Russia continues militarily to occupy a significant part of Georgia, an American
ally, and conducts business as usual with Iran and other troublemaking
states.
Actions in Mr. Obama's world are consequence-free. The only
country the Obama team has tried to strong-arm is Honduras, which is desperately
trying to stave off a socialist takeover by an anti-American autocrat whom the
State Department has concluded is worthy of full U.S. support. This has
delighted Cuban dictators Raul and Fidel Castro and Venezuelan strongman Hugo
Chavez, who are very willing to let the United States carry their water.

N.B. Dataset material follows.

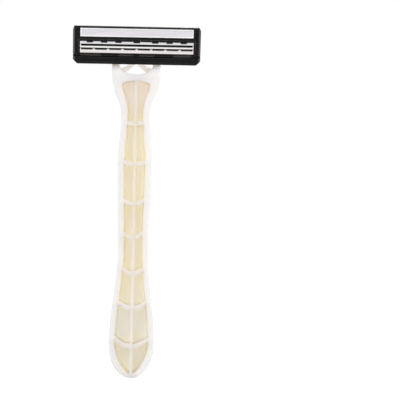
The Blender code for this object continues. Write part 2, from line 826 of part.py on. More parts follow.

Venezuela, meanwhile, has signed a major arms deal with Russia, continues to
build the anti-Gringo "Bolivarian" bloc, bullies U.S. ally Colombia and plans to
launch its own nuclear program.
Then there is the catalogue of Mr.
Obama's embarrassing moments on the world stage, a list which includes: giving
England's Queen Elizabeth II an iPod with his speeches on it; giving British
Prime Minister Gordon Brown a collection of DVDs that were not formatted to the
European standard (by contrast, Mr. Brown gave Mr. Obama an ornamental desk-pen
holder made from the oak timbers of Victorian anti-slaver HMS Gannet, among
other historically significant gifts); calling "Austrian" a language; bowing to
the Saudi king; releasing a photo of a conference call with Israel's Prime
Minister Benjamin Netanyahu in which the president was showing the soles of his
shoes to the camera (an Arab insult); saying "let me be absolutely clear. Israel
is a strong friend of Israel's"; saying the United States was "one of the
largest Muslim countries in the world"; suggesting Arabic translators be shifted
from Iraq to Afghanistan where Arabic is not a native language; sending a letter
to French President Jacques Chirac when Nicolas Sarkozy was the president of
France; holding a town-hall meeting in France and not calling on a single French
citizen; and referring to "Cinco de Cuatro" in front of the Mexican ambassador
when he meant Cinco de Mayo. Also of note was Secretary of State Hillary Rodham
Clinton giving Russian Foreign Minister Sergei Lavrov a "reset" button with the
Russian word for "overcharge."
Progress toward an international agreement
on global climate change has stalled, an administration failure which we
applaud. We also approve of the highly effective expanded attacks by drone
aircraft against terrorist targets in Pakistan, a policy implemented by
President George W. Bush in August 2008. Mr. Obama was likewise successful in
ordering the taking out of three teenage Somali pirates by Navy snipers in April
after the outlaws took an American ship's captain hostage. In other words,
President Obama's most successful policies thus far have been his selective
killings. It's not exactly a program he can build on.